A quale progetto particolarmente interessante state lavorando in questo momento?

Siamo impegnati in un nuovo edificio per la Ferrari a Maranello, un capannone per la verniciatura. È molto interessante sia dal punto di vista tecnico, perché richiede una competenza impiantistica di tipo industriale, sia per il luogo: trovarsi a Maranello, dove la macchina più comune che si vede è una Ferrari, è davvero un’esperienza particolare. Abbiamo iniziato questo lavoro tre mesi fa e siamo nel pieno dello sviluppo. Ma abbiamo anche altri progetti in atto di grande interesse: stiamo portando avanti un complesso di tre torri da venti piani a Roma Eur e un altro cantiere nel complesso storico in piazza Verdi, sempre a Roma. Inoltre stiamo realizzando l’Arena di Milano Santa Giulia, dove si svolgeranno le Olimpiadi di Milano Cortina che nel febbraio 2026 e un’arena a Venezia nel Bosco dello Sport.

Cernobbio, dov’è la vostra sede, è dislocata rispetto al baricentro dei cantieri più importanti: questo può essere un ostacolo?

A volte, però noi restiamo qui. C’è un legame storico irrinunciabile tra la nostra azienda e Cernobbio. Potremmo anche aprire delle filiali o sedi secondarie altrove, ma la nostra sede è Cernobbio.

La sicurezza sul lavoro è uno dei temi centrali: come affrontate la questione all’interno del cantiere?

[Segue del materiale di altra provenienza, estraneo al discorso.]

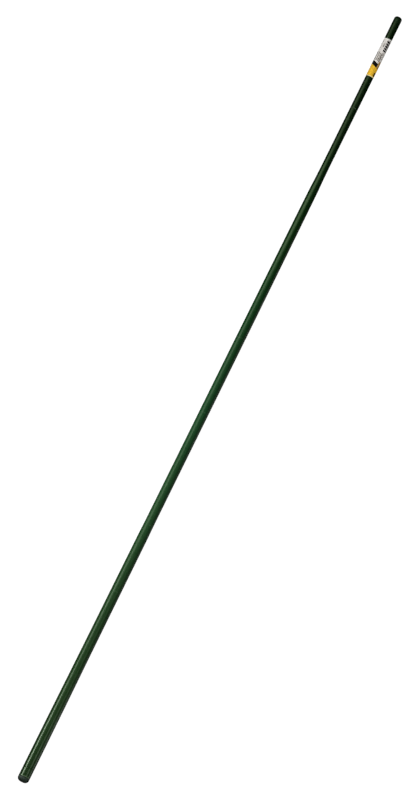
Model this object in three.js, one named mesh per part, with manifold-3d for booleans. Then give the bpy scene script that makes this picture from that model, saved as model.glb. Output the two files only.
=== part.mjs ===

Capita spesso di affrontare il tema, in genere quando si devono applicare nuove normative. Per noi è fondamentale seguire con cura ogni aspetto della sicurezza. Ogni giorno sono presente in uno, due o tre cantieri, quindi vedo le questioni dall’interno e non risconto mai superficialità ma grande attenzione da parte di tutti. Credo che ci sia bisogno di affrontare questi temi vedendoli da ottiche diverse, per poter proporre soluzioni sempre più efficaci e puntuali.